History of the Inkerman Cave Monastery

The Inkerman Monastery of St. Clement, more commonly referred to simply as the Inkerman Monastery, is said to date back to the 8th century CE when it was founded by worshippers of icons who were forced to flee from their homeland due to persecution. Built into the cliff-face at the mouth of the Chorna River in Crimea, this cave monastery has eight chapels and an inn which can be accessed via a stairway. Still functioning as a monastery today, the Inkerman Cave Monastery is a fascinating tourist attraction not to be missed when exploring the town of Inkerman.
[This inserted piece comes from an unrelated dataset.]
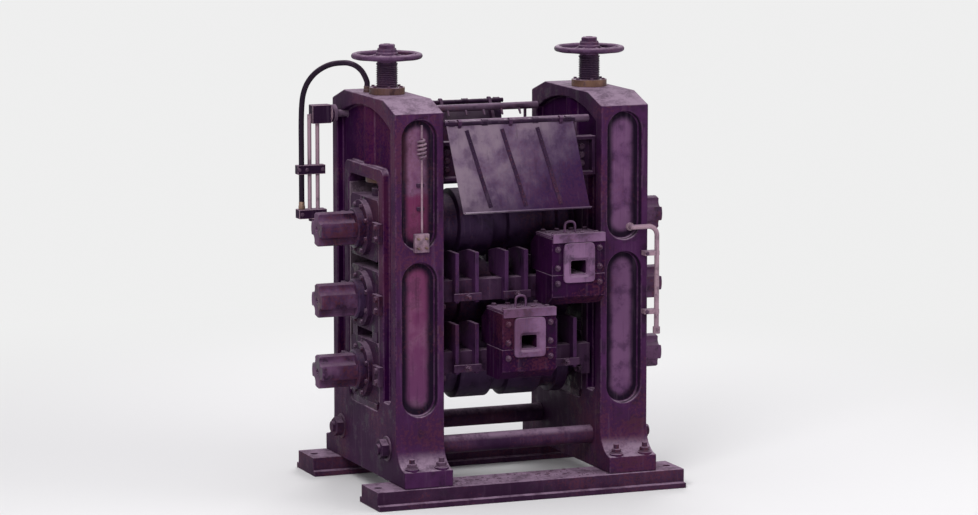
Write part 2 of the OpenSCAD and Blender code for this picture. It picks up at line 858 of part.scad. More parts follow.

History, and legend, has it that in the 1st century CE, when the Crimea south coast was under Roman rule, people who displeased the ruling authorities were sent to the Inkerman quarries. Among the Christians sent there was a bishop named Clement, who found a source of fresh water for those who had been banished, and the water source miraculously became the Chorna River. To give thanks to God, a temple was cut out of the mountains – the beginning of the cave monastery. The Romans, who were trying to crush Christianity, took exception to this and executed Clement by tying an anchor around his neck and tossing him into the sea. A year later, to the day, the water receded, exposing the remains of Clement, who was later declared a saint. This continued to happen each year, attracting many pilgrims to the area. Saint Cyril and Saint Methodius later transported the remains of Saint Clement to the Basilica of Saint Clement in Rome.

The monastery as it is seen today developed over the years, and also suffered a number of setbacks. In the 1850s it was looted by the British and in 1927 was damaged by an earthquake the occurred in the waters of the Black Sea. During World War II officers of the Soviet army commissioned with defending Sevastopol were housed in the caves which, under Soviet rule, ceased functioning as a monastery. Additions over the years include a church built by the Russians to commemorate the 1888 train disaster near Borki, from which the Romanov family escaped unharmed, which was considered to be a miracle. A second church was built in 1905 to commemorate the Crimean War. The Inkerman Cave Monastery stands as a testament to man’s ingenuity and to the craftsmanship of those who built it.